If more than MaxR restarts occur within MaxT
seconds, the supervisor terminates all child processes and then itself.
This is the type definition of a child specification:
child_spec() = {Id,StartFunc,Restart,Shutdown,Type,Modules}
Id = term()
StartFunc = {M,F,A}
M = F = atom()
A = [term()]
Restart = permanent | transient | temporary
Shutdown = brutal_kill | int()>0 | infinity
Type = worker | supervisor
Modules = [Module] | dynamic
Module = atom()
-
Id is a name that is used to identify the child
specification internally by the supervisor.
-
StartFunc defines the function call used to start
the child process.
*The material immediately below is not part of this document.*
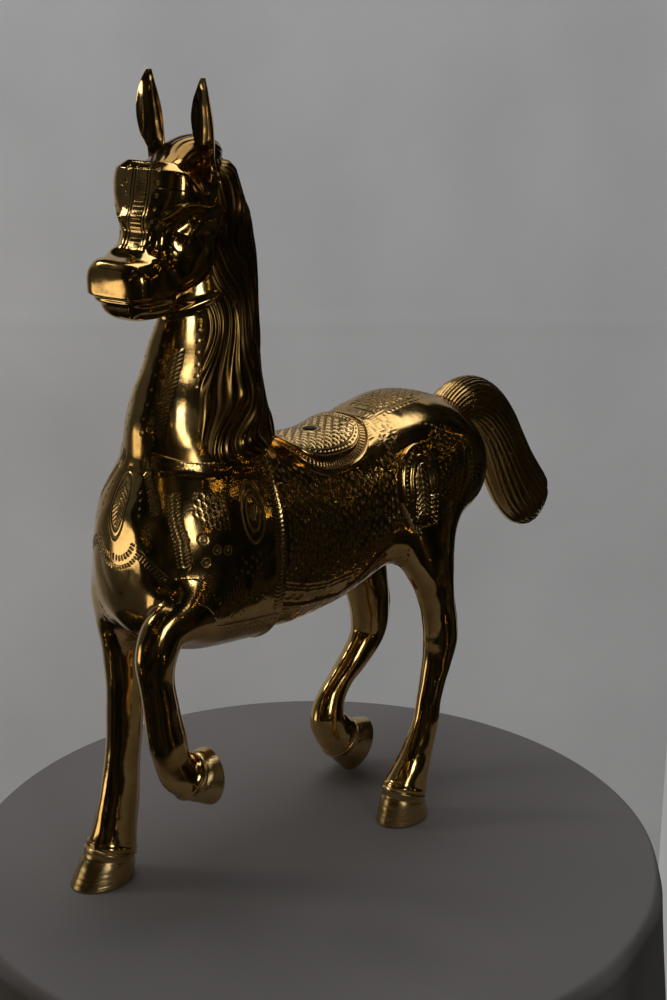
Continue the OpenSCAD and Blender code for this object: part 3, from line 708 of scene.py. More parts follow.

It should be a module-function-arguments tuple {M,F,A}
used as apply(M,F,A).
The start function must create
and link to the child process, and
should return {ok,Child} or {ok,Child,Info} where Child is
the pid of the child process and Info an arbitrary
term which is ignored by the supervisor.It should be (or result in) a call to
supervisor:start_link, gen_server:start_link, gen_fsm:start_link or gen_event:start_link. (Or a function compliant with these
functions, see supervisor(3) for details.
-
The start function can also return ignore if the
child process for some reason cannot be started, in which case the child
specification will be kept by the supervisor (unless it is a temporary child)
but the non-existing child process will be ignored.
If something goes wrong, the function may also return an error tuple {error,Error}.
Note that the start_link functions of the
different behaviour modules fulfill the above requirements.
-
Restart defines when a terminated child process
should be restarted. A permanent child process
should always be restarted, a temporary child
process should never be restarted (even when the supervisor‘s restart strategy
is rest_for_one or one_for_all and a sibling‘s death causes the temporary
process to be terminated) and a transient child
process should be restarted only if it terminates abnormally, i.e. with
another exit reason than normal, shutdown or {shutdown,Term}.
-
Shutdown defines how a child process should be
terminated. brutal_kill means the child process will
be unconditionally terminated using exit(Child,kill). An integer timeout value means that the
supervisor will tell the child process to terminate by calling exit(Child,shutdown)
and then wait for an exit signal with reason shutdown back from the child process. If no exit signal is
received within the specified number of milliseconds, the child process is
unconditionally terminated using exit(Child,kill).
If the child process is another supervisor, Shutdown should be set to infinity to give the subtree ample time to shutdown. It is
also allowed to set it to infinity, if the child
process is a worker.
Warning
Be careful by setting the Shutdown strategy to
infinity when the child process is a worker.
Because, in this situation, the termination of the supervision tree depends on
the child process, it must be implemented in a safe way and its cleanup
procedure must always return.
Note that all child processes implemented using the standard OTP behavior
modules automatically adhere to the shutdown protocol.
-
Type specifies if the child process is a
supervisor or a worker.
-
Modules is used by the release handler during
code replacement to determine which processes are using a certain module. As a
rule of thumb Modules should be a list with one
element [Module], where Module is the callback module, if the child process is a
supervisor, gen_server or gen_fsm. If the child process is an event manager
(gen_event) with a dynamic set of callback modules, Modules should be dynamic. See
OTP
Design Principles for more information about release
handling.
-
Internally, the supervisor also keeps track of the pid Child of the child process, or undefined if no pid exists.